R is for Raupo. She would never have imagined that she would be grateful to be evicted, but the Raupo House Ordinance turned out to be a blessing in disguise. After so many disastrous house fires, fortunately with no loss of life, the Ordinance was a means to rid the town of the Maori-built thatched cottages. Faced with the prospect of a twenty pound tax, their landlord had given them notice to quit so he could pull the house down. She wouldn’t miss it – it was bitterly cold, the southerly wind driving through the gaps in the thatched walls, and the roof leaked constantly, regardless of William’s attempts to patch it. By some miraculous chance, the house on Lambton Quay became available on the same day that the landlord advised them of his plans, and William took the lease before anyone else could get a look in. It was a real house, wooden instead of raupo thatch, and it had proper windows with glass in them, and the cooking fire was in the kitchen with a real chimney and fireplace to keep the whole house warm.

She was so relieved to be there, and to know that she wasn’t going to deliver this baby on a mud floor, that she almost missed William’s musings about using the attached shop-front as an actual shop. She was bracing herself to become the town’s most heavily-pregnant shopkeeper when William came to the conclusion, almost all by himself, that he should stick with plumbing and painting, so he used the shelves in the shop to store his white-lead and turpentine out of Ovid’s reach. She and Ovid used the shop-front’s bay window to take their morning tea (or milk, in Ovid’s case), fascinated by the street and harbour activities in front of them.

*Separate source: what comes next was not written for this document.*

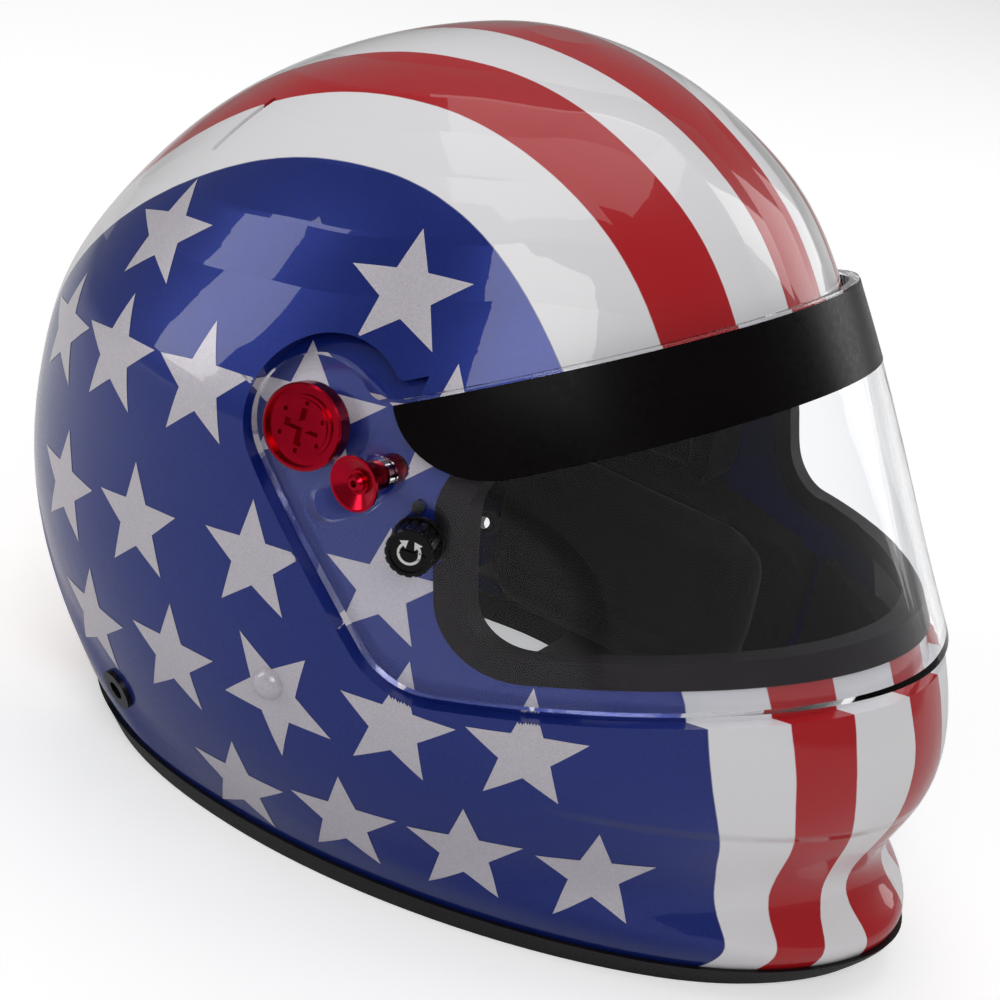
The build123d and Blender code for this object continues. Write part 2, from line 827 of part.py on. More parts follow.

Most days, the glass was coated in a sticky layer of sea-salt, removing a lot of detail from their view. This was not always such a bad thing, given some of the goings-on out there. However, it meant that sometimes passersby came and peered in the window to see what the shop might be selling. Ovid would tap on the window and squeal and giggle with delight to see them jump back, surprised to see him there. She should stop him, tell him it was rude to startle people like that, but it amused her and the little boy’s laughter was an addictive pleasure.